I specifically wrote the Ruby one as short as possible. I could have made it more readable (and the first versions, in fact, were).
Example input: 1 2 + 4 * 5 6 7 - - -
So, basically. You have a stack. Read the string from left to right. 1 -> push onto stack (1) 2 -> push onto stack (1 2) + -> perform operation on two top items on stack, pop them, push result (3) 4 -> push onto stack (3 4) * -> perform, pop, push (12) 5 -> push (12 5) 6 -> push (12 5 6) 7 -> push (12 5 6 7) - -> perform, pop, push (12 5 -1) - -> perform, pop, push (12 6) - -> perform, pop, push (6) Output 6.
Notes on the Ruby implementation: string[string2] returns string2 if string contains it, nil (ie. null, which obviously evaluates to false) otherwise. Therefore the while clause string[" "] makes the loop continue as long as the string contains a space. This is usually used with regexpes. midval stores the current token, string the unread part of the input. eval performs the string given as if it was actual code. #{expression} in a string evaluates the expression, calls to_s on the result and substitutes it for the #{}. Also, negative indices on arrays take items from the right. In for a = [1, 2, 3, 4, 5], a[-1] = 5. "#{stack[-2]}#{midval}#{stack[-1]" could for example become "1+2", which then is evalled and returns 3 (which is pushed onto the stack).

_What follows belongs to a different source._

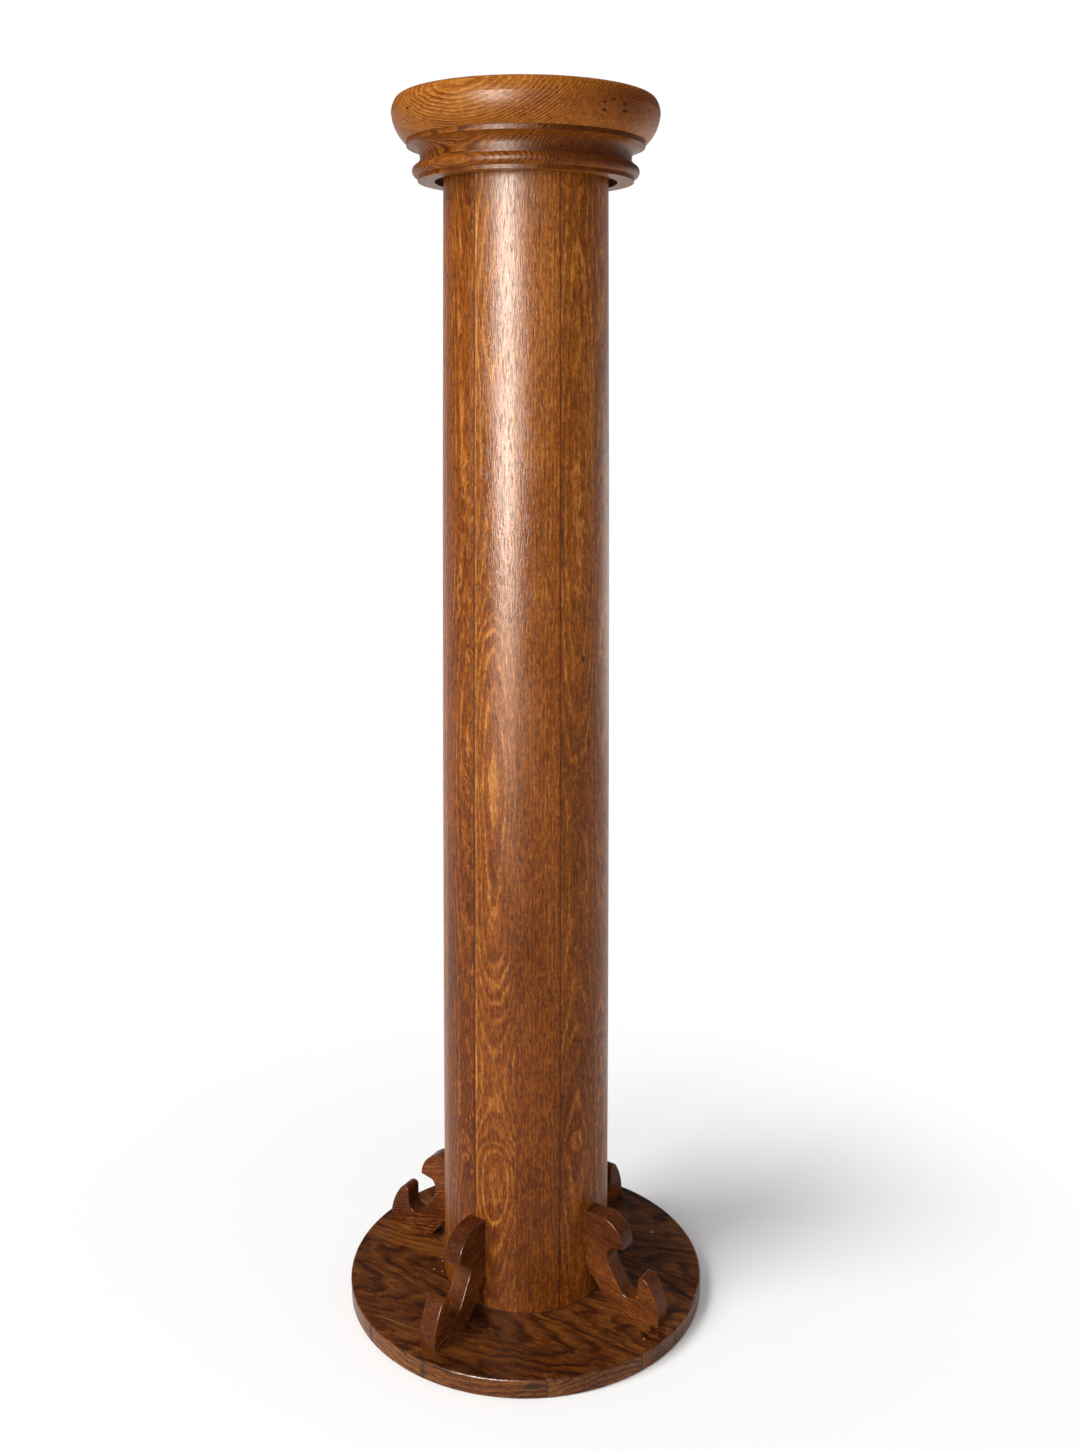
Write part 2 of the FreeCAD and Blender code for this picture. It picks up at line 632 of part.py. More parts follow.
def screw(label, length):
    """A countersunk wood screw with a cross recess; its head is at the origin, its tip upwards."""
    body = new_body(label)
    head = "(Sizes.screw_head_diameter / 2)"
    shank = "(Sizes.screw_diameter / 2)"
    outline = Outline(body, f"{label}_section")
    outline.to("0", "0")
    outline.to(head, "0")
    outline.to(shank, f"({head} - {shank})")
    outline.to(shank, f"({length} - Sizes.screw_point)")
    outline.to("0", length)
    turn_solid(body, outline.draw())
    arm = "(Sizes.screw_slot_length / 2)"
    half = "(Sizes.screw_slot_width / 2)"
    corners = ((arm, half), (half, half), (half, arm), (f"-{half}", arm), (f"-{half}", half),
               (f"-{arm}", half), (f"-{arm}", f"-{half}"), (f"-{half}", f"-{half}"),
               (f"-{half}", f"-{arm}"), (half, f"-{arm}"), (half, f"-{half}"), (arm, f"-{half}"))
    cross = Outline(body, f"{label}_cross", "XY_Plane")
    for across, up in corners:
        cross.to(across, up)
    recess = body.newObject("PartDesign::Pocket", f"{label}_recess")
    recess.Profile = cross.draw()
    recess.Reversed = True
    bind(recess, Length="Sizes.screw_slot_depth")
    return body


def dowel():
    """A dowel with bevelled ends, standing on the origin."""
    body = new_body("dowel_pattern")
    bevel = "Sizes.dowel_bevel"
    radius = "(Sizes.dowel_diameter / 2)"
    outline = Outline(body, "dowel_section")
    outline.to("0", "0")
    outline.to(f"({radius} - {bevel})", "0")
    outline.to(radius, bevel)
    outline.to(radius, f"(Sizes.dowel_length - {bevel})")
    outline.to(f"({radius} - {bevel})", "Sizes.dowel_length")
    outline.to("0", "Sizes.dowel_length")
    turn_solid(body, outline.draw())
    return body


def copies(label, pattern, places, up, upside_down=False):
    """One node that holds separate copies of a fastener, each at its own place."""
    links = []
    for number, (across, back) in enumerate(places, start=1):
        link = doc.addObject("App::Link", f"{label}_{number}")
        link.LinkedObject = pattern
        if upside_down:
            link.Placement.Rotation = FreeCAD.Rotation(Vector(1, 0, 0), 180)
        bind(link, Placement__Base__x=across, Placement__Base__y=back, Placement__Base__z=up)
        links.append(link)
    group = doc.addObject("Part::Compound", label)
    group.Label = label
    group.Links = links
    return group


def fasteners():
    """Screws of the column, the brackets and the capital, and the capital's dowels."""
    long_screw = screw("long_screw", "Sizes.long_screw_length")
    short_screw = screw("short_screw", "Sizes.short_screw_length")
    round_plug = [polar("Sizes.plug_screw_radius", azimuth) for azimuth in plug_screw_azimuths()]
    under_brackets = []
    for side in BRACKETS:
        azimuth, shift = bracket_azimuth(side), bracket_shift(side)
        under_brackets += [polar(radius, azimuth, shift) for radius in BRACKET_SCREW_RADII]
    steps = range(int(SIZE["dowel_count"]))
    dowel_azimuths = [
        f"({step} * 360 / Sizes.dowel_count + 180 / Sizes.plug_screw_count - Sizes.grain_turn)"
        for step in steps
    ]
    round_capital = [polar("Sizes.dowel_circle_radius", azimuth) for azimuth in dowel_azimuths]
    return [
        copies("column_screws", long_screw, round_plug, "Sizes.screw_sink"),
        copies("bracket_screws", short_screw, under_brackets, "Sizes.screw_sink"),
        copies("capital_screws", long_screw, round_plug, f"({CAPITAL_JOINT} - Sizes.screw_sink)",
               upside_down=True),
        copies("capital_dowels", dowel(), round_capital, f"({CAPITAL_JOINT} - Sizes.dowel_length / 2)"),
    ]


def build():
    """Make every piece and return them."""
    pieces = board_planks()
    pieces += [stave(number) for number in range(1, int(SIZE["stave_count"]) + 1)]
    pieces.append(plug("foot_plug", "0", "Sizes.foot_plug_height", True, BOARD_TOP))
    neck_low = "(Sizes.shaft_length - Sizes.neck_plug_height)"
    capital_web = "(Sizes.capital_base_height - Sizes.recess_depth)"
    pieces.append(plug("neck_plug", neck_low, "Sizes.shaft_length", False, capital_web))
    pieces += [bracket(side) for side in BRACKETS]
    pieces.append(capital_base())
    pieces.append(capital_top())
    pieces += fasteners()
    doc.recompute()
    return pieces


def check(pieces):
    """Stop if any object failed or any piece has no sound shape."""
    for item in doc.Objects:
        if "Invalid" in item.State or "Error" in item.State:
            raise RuntimeError(f"{item.Name} failed: {item.State}")
    for piece in pieces:
        if piece.Shape.isNull() or not piece.Shape.isValid():
            raise RuntimeError(f"{piece.Label} has no sound shape")


def main():
    """Build, check and write one file for each piece."""
    pieces = build()
    check(pieces)
    os.makedirs("parts", exist_ok=True)
    for piece in pieces:
        piece.Shape.exportStep(f"parts/{piece.Label}.step")
        print(piece.Label, len(piece.Shape.Solids), round(piece.Shape.Volume))


main()
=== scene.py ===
"""Pedestal column stand of polished hardwood: its finishes, its light and its view.

Lengths are metres in the stand's own frame: +Z up, the origin at the centre of the
board's underside, the front towards -Y. An azimuth is counted in degrees from -Y
towards +X. A timber's own coordinates run across its face, along its grain and out
of its face, in that order.
"""
from __future__ import annotations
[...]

stack.push(eval("1+2")).push(stack.pop(3)[2]) push returns the stack itself, hence the chainpush. In my implementation, the stack (1 2) first becomes (1 2 3), and then (3), this is because some operations have a set order (substraction, for example), and I can't do #{stack.pop}#{midval}#{stack.pop}, because that'd reverse the order. So I just push the result, pop three items, repush the result.
Once the string contains no more spaces, one last token is left in string. It has to be an operation, so I just perform it and return the result.
...that's pretty much everything I can think of.